Although Iai-Callgrind is useful in many projects, there are cases where Iai-Callgrind is not a good fit.
- If you need wall-clock times, Iai-Callgrind cannot help you much. The estimation of cpu cycles merely correlates to wall-clock times but is not a replacement for wall-clock times. The cycles estimation is primarily designed to be a relative metric to be used for comparison.
- Iai-Callgrind cannot be run on Windows and platforms not supported by Valgrind.
You're missing the old README? To get started read the Guide.
The guide maintains only the versions 0.12.3
upwards. For older versions
checkout the README of this repo using a specific tagged version for example
https://github.com/iai-callgrind/iai-callgrind/tree/v0.12.2 or using the
github ui.
Here's just a small introductory example, assuming you have everything
installed and a benchmark with the following content in
benches/library_benchmark.rs
ready:
use iai_callgrind::{main, library_benchmark_group, library_benchmark};
use std::hint::black_box;
fn fibonacci(n: u64) -> u64 {
match n {
0 => 1,
1 => 1,
n => fibonacci(n - 1) + fibonacci(n - 2),
}
}
#[library_benchmark]
#[bench::short(10)]
#[bench::long(30)]
fn bench_fibonacci(value: u64) -> u64 {
black_box(fibonacci(value))
}
library_benchmark_group!(name = bench_fibonacci_group; benchmarks = bench_fibonacci);
main!(library_benchmark_groups = bench_fibonacci_group);
Now run
cargo bench
library_benchmark::bench_fibonacci_group::bench_fibonacci short:10
Instructions: 1734|N/A (*********)
L1 Hits: 2359|N/A (*********)
L2 Hits: 0|N/A (*********)
RAM Hits: 3|N/A (*********)
Total read+write: 2362|N/A (*********)
Estimated Cycles: 2464|N/A (*********)
library_benchmark::bench_fibonacci_group::bench_fibonacci long:30
Instructions: 26214734|N/A (*********)
L1 Hits: 35638616|N/A (*********)
L2 Hits: 2|N/A (*********)
RAM Hits: 4|N/A (*********)
Total read+write: 35638622|N/A (*********)

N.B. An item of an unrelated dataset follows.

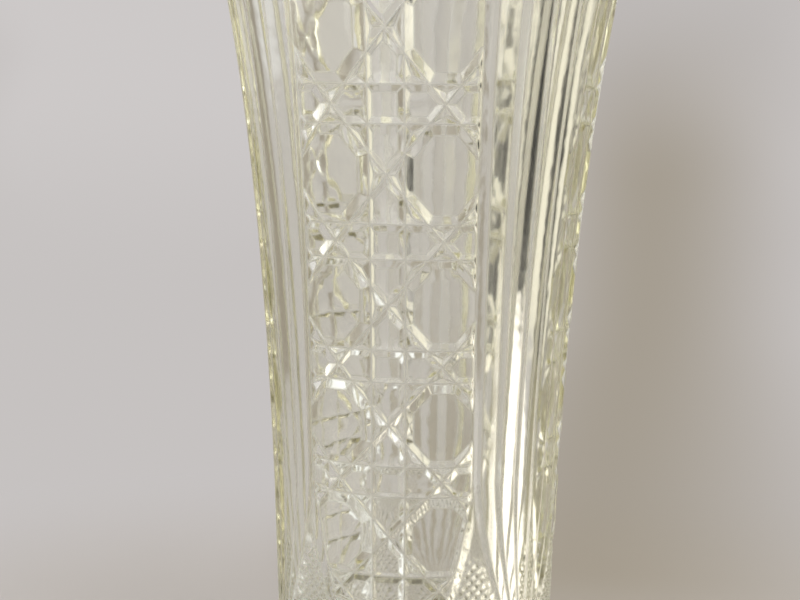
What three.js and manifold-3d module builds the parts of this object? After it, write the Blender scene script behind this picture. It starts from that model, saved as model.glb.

Estimated Cycles: 35638766|N/A (*********)
Thanks for helping to improve this project! A guideline about contributing to Iai-Callgrind can be found in the CONTRIBUTING.md file.
You have an idea for a new feature, are missing a functionality or have found a bug?
Please don't hesitate to open an issue.
Unless you explicitly state otherwise, any contribution intentionally submitted for inclusion in the work by you shall be dual licensed as in License, without any additional terms or conditions.
- Iai-Callgrind is mentioned in a talk at RustNation UK about Towards Impeccable Rust by Jon Gjengset
- Iai-Callgrind is supported by Bencher
- Iai: The repository from which Iai-Callgrind is forked. Iai uses Cachegrind instead of Callgrind under the hood.
- Criterion-rs: A Statistics-driven benchmarking library for Rust. Wall-clock times based benchmarks.
- hyperfine: A command-line benchmarking tool. Wall-clock time based benchmarks.
- divan: Statistically-comfy benchmarking library. Wall-clock times based benchmarks.
- dhat-rs: Provides heap profiling and ad hoc profiling capabilities to Rust programs, similar to those provided by DHAT.
- cargo-valgrind: A cargo subcommand, that runs valgrind and collects its output in a helpful manner.
- crabgrind: Valgrind Client Request interface for Rust programs. A small library that enables Rust programs to tap into Valgrind's tools and virtualized environment.
Iai-Callgrind is forked from https://github.com/bheisler/iai and was originally written by Brook Heisler (@bheisler).
Iai-Callgrind wouldn't be possible without Valgrind.
Iai-Callgrind is like Iai dual licensed under the Apache 2.0 license and the MIT license at your option.
According to Valgrind's documentation:
The Valgrind headers, unlike most of the rest of the code, are under a BSD-style license so you may include them without worrying about license incompatibility.
We have included the original license where we made use of the original header files.